Respecto a la estructura de la protección del desempleo, creo que el llamado seguro debería aumentar el salario de reposición y acortar el tiempo de percepción. Es decir, proteger mejor durante menos tiempo. Con ello, el efecto impacto del desempleo sobre el poder adquisitivo sería menor y se fomentaría la búsqueda activa de empleo, con lo que cabe esperar que el tiempo medio de paro disminuiría. El mercado de trabajo sería más dinámico, la duración media del desempleo menor y los costes globales de protección se reducirían. Si este último efecto se produjera se podrían transferir recursos públicos ahora destinados a políticas defensivas hacia políticas activas de empleo.

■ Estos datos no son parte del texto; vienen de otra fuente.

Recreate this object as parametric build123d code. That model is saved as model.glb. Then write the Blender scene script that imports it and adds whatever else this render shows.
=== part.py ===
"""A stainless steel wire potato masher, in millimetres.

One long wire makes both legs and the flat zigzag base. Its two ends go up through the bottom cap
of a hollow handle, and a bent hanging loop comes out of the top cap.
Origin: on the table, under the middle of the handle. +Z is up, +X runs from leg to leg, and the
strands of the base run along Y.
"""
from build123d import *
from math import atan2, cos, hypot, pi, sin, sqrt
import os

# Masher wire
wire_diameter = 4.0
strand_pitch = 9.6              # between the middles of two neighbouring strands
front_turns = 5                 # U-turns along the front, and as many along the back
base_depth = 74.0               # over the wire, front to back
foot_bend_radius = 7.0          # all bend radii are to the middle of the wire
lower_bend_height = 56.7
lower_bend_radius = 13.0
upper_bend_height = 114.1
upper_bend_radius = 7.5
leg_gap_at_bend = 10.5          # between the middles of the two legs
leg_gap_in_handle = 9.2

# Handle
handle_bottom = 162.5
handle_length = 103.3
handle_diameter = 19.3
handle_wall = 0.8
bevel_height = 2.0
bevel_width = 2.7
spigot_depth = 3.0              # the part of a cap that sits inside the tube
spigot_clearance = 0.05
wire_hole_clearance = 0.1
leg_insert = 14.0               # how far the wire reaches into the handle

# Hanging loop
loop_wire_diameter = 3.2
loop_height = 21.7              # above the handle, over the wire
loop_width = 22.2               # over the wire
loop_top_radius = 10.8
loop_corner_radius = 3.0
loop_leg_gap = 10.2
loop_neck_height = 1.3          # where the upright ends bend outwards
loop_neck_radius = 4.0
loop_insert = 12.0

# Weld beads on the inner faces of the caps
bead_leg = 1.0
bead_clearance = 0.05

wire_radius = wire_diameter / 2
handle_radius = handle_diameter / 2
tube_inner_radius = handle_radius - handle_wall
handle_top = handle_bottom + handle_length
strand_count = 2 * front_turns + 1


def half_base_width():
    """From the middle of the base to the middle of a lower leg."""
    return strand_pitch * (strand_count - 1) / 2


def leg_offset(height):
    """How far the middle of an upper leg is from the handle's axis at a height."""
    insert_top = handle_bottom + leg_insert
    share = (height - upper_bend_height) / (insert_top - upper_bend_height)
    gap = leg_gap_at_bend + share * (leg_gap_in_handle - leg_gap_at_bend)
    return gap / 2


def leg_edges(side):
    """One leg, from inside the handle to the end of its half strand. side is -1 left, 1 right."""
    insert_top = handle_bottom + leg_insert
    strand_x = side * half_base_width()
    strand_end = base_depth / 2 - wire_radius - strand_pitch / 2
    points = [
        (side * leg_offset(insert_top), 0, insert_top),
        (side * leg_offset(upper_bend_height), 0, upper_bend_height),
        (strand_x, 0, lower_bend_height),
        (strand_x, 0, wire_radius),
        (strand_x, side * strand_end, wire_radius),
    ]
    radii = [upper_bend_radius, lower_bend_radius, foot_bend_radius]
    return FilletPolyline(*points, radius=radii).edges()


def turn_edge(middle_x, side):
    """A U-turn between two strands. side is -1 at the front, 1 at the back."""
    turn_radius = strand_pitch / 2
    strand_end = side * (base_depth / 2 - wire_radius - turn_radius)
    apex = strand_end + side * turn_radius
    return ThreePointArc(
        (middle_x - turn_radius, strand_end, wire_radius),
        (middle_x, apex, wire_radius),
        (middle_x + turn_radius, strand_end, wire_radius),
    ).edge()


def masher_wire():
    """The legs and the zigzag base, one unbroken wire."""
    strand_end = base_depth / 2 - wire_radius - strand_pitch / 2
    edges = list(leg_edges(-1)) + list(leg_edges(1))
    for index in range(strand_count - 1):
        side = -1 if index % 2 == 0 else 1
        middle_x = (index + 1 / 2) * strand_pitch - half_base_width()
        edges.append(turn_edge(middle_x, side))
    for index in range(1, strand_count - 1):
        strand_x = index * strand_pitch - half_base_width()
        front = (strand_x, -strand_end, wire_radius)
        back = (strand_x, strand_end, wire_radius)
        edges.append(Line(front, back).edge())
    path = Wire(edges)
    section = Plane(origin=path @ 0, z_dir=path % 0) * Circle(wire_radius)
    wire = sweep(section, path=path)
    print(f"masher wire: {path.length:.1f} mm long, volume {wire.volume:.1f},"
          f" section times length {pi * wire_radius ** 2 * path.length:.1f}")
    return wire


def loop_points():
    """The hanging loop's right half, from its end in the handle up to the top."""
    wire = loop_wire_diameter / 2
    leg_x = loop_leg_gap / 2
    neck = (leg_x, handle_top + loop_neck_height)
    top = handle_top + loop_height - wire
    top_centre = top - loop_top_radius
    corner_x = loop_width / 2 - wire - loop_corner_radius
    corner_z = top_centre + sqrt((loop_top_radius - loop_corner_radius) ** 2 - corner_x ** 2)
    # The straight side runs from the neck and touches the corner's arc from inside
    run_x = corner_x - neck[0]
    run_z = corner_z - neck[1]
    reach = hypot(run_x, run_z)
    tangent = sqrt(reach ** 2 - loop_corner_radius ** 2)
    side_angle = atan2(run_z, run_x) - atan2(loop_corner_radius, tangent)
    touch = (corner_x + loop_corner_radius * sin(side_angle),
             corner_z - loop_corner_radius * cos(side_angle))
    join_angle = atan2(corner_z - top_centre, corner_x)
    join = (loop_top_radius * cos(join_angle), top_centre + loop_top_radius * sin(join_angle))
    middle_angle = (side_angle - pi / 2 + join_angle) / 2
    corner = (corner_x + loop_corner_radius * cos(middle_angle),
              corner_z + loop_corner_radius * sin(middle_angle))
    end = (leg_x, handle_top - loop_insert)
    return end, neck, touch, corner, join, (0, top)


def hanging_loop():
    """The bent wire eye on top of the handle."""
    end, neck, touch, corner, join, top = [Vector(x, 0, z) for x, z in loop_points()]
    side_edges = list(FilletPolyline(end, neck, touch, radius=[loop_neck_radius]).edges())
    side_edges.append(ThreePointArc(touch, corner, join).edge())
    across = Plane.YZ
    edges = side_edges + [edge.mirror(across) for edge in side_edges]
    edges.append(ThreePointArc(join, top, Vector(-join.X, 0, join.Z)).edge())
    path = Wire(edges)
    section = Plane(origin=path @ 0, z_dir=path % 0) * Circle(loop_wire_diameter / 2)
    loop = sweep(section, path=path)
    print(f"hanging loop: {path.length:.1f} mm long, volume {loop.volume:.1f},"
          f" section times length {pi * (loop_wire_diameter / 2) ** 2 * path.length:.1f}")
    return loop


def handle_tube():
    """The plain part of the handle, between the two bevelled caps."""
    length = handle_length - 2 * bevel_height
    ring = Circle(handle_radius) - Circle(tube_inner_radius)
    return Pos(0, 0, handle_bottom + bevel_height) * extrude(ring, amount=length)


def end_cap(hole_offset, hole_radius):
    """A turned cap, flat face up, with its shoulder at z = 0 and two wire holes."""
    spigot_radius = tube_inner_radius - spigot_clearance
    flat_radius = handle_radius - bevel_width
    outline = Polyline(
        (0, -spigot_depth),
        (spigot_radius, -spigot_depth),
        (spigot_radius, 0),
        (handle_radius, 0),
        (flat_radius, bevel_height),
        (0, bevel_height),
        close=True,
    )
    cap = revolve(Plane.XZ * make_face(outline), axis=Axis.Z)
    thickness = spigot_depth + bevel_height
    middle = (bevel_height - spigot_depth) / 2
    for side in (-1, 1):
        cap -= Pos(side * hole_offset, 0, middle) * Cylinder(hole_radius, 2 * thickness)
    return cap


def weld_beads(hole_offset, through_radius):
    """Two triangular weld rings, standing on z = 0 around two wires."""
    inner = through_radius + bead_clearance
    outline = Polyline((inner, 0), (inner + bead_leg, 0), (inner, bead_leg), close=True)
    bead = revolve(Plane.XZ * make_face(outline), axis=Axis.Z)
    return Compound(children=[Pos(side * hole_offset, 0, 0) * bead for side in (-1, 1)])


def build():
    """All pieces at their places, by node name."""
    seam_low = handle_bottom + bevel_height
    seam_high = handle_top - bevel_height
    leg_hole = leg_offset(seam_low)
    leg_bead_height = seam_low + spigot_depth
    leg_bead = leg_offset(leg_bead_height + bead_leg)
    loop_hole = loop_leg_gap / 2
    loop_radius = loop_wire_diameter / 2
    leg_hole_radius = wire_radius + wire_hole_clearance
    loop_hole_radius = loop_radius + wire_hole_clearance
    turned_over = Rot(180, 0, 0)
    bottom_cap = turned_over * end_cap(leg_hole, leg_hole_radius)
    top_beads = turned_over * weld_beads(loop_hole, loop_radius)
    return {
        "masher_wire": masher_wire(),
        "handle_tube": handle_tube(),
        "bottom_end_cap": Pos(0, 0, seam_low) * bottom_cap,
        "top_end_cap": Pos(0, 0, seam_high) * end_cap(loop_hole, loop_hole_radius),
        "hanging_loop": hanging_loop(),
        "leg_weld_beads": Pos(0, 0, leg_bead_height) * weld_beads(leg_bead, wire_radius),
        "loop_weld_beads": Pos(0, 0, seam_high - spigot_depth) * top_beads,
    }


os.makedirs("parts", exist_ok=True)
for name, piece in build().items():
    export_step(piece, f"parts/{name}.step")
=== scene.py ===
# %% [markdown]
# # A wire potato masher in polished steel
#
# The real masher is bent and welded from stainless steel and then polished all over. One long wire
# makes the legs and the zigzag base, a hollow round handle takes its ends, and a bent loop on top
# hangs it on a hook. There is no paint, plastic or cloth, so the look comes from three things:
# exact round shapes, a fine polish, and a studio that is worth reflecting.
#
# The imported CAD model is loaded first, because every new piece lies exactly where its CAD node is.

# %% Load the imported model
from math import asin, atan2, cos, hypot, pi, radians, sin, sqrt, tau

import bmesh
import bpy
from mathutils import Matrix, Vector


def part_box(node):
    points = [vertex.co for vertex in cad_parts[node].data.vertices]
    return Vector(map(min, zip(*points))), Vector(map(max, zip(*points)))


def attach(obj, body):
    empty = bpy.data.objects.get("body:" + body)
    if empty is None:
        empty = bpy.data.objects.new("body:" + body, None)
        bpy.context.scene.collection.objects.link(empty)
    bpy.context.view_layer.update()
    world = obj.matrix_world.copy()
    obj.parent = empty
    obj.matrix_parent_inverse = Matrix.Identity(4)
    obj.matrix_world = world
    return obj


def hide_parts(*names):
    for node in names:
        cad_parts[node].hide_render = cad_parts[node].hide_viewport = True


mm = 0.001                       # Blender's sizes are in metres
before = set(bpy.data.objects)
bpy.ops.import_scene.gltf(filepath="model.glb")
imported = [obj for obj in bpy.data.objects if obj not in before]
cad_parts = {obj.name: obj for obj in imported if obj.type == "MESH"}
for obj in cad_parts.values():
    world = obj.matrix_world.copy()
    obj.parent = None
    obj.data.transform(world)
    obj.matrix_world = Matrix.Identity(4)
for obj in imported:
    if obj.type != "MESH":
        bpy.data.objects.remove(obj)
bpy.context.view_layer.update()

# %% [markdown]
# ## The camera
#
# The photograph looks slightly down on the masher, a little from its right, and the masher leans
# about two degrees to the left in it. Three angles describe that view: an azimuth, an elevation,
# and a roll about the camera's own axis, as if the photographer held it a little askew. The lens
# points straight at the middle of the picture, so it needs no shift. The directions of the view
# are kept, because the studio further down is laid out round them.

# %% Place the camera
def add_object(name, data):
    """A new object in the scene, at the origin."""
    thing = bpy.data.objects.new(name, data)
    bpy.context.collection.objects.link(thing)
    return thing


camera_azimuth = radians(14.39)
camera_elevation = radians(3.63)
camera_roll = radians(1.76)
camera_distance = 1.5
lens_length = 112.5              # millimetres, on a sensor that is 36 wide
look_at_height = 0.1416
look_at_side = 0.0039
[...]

Respecto a la estructura de la negociación colectiva, la idea fundamental sería acercar la misma al nivel de la empresa. No defiendo la individualización de la negociación, pero sí creo que la existencia de cadenas de convenios de ámbitos decrecientes, cada uno de los cuales define mínimos para el siguiente escalón, dificultan la viabilidad de las empresas y terminan afectando negativamente al volumen de empleo y su estabilidad.

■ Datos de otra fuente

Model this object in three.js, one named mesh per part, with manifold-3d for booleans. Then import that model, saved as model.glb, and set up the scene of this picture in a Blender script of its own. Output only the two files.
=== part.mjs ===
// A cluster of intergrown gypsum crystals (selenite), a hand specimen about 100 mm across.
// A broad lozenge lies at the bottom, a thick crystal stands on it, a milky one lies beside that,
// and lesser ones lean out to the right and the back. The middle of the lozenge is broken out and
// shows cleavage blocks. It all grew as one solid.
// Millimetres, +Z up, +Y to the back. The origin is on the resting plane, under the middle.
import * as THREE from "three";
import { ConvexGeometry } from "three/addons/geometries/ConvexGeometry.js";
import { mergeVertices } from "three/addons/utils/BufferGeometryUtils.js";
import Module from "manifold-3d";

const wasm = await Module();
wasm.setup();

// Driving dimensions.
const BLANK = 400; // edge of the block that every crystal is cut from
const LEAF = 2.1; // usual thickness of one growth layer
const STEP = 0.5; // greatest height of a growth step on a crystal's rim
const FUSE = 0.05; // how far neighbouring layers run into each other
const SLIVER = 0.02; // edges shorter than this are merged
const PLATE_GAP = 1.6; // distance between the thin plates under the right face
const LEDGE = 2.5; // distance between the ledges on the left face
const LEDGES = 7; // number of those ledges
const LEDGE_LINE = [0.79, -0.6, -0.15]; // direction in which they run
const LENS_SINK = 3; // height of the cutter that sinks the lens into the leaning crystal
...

Por ejemplo, no me parece inadecuado que los salarios se puedan determinar en función de los resultados y las expectativas futuras de las empresas, de forma tal que si la parte variable es relevante incluso puedan disminuir en ciertos periodos, y aumentar en otros por encima del crecimiento de la productividad. Pero, conviene tenerlo presente, este tipo de determinación salarial exige una información mucho más precisa de los trabajadores sobre la marcha de la empresa y, en último extremo, un reparto del poder político dentro de la empresa distinto del actual. Ligar los salarios a los beneficios sin que los trabajadores conozcan realmente cómo se generan estos últimos y las decisiones que se encuentran tras su evolución es un contrasentido.

Julio Segura es director de la Fundación Empresa Pública y catedrático de Fundamentos del Análisis Económico de la Universidad Complutense.